B. La Décision de la SAR

[10] En septembre 2020, la SAR rejette l’appel de Mme Quele.

[11] La SAR juge d’abord que la SPR a correctement déterminé que les contradictions de Mme Quele quant à la chronologie des événements relatés, et les erreurs significatives de dates dans son récit, minaient sa crédibilité de manière considérable. La SAR concède qu’un demandeur puisse parfois confondre les dates d’événements survenus dans le passé. Toutefois, en l’instance, la SAR remarque que Mme Quele se trompe de plus d’un an quant à la date de l’agression qu’elle aurait subie alors qu’une série d’autres événements sont temporellement reliés à cette agression.

[12] La SAR relève ensuite des incohérences dans le témoignage de Mme Quele quant à l’origine de son divorce. De fait, selon la SAR, Mme Quele laisse entendre que son ex-conjoint ne voulait pas divorcer, et que c’est ce désaccord qui aurait mené aux épisodes de violence conjugale et de harcèlement. Or, la preuve démontre que ce serait monsieur lui-même qui aurait soumis la demande de divorce. Le divorce aurait finalement été obtenu par demande conjointe en 2011.
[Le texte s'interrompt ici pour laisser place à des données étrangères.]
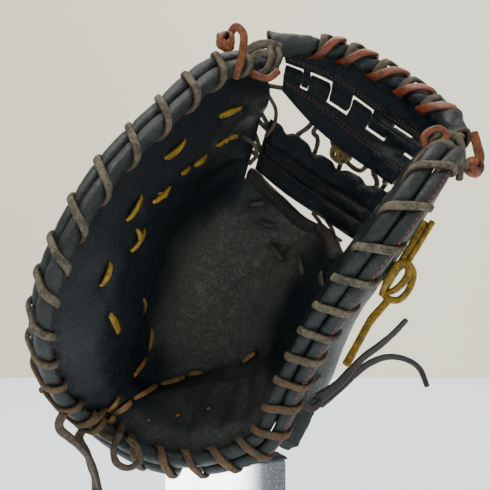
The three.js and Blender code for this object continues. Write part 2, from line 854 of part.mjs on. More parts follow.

[13] La SAR conclut enfin que la SPR a correctement déterminé que Mme Quele a eu des comportements incompatibles avec la crainte qu’elle allègue au fondement de sa demande d’asile. Si Mme Quele a changé de résidence à plusieurs reprises afin de fuir son ex-conjoint, elle a tout de même conservé son emploi au Burger King de la ville de Colon, un endroit connu de son ex-conjoint. Comme l’exprime la SAR, « continuer à occuper le même travail, au même endroit, avec un horaire régulier rend sa trouvaille par monsieur des plus élémentaires. [...] Il y a lieu de se ranger aux conclusions correctes de la SPR ». De plus, la SAR se dit d’accord avec la SPR que le défaut de Mme Quele de demander l’asile aux États-Unis est un fait notable mettant en doute sa crainte subjective de retourner au Salvador.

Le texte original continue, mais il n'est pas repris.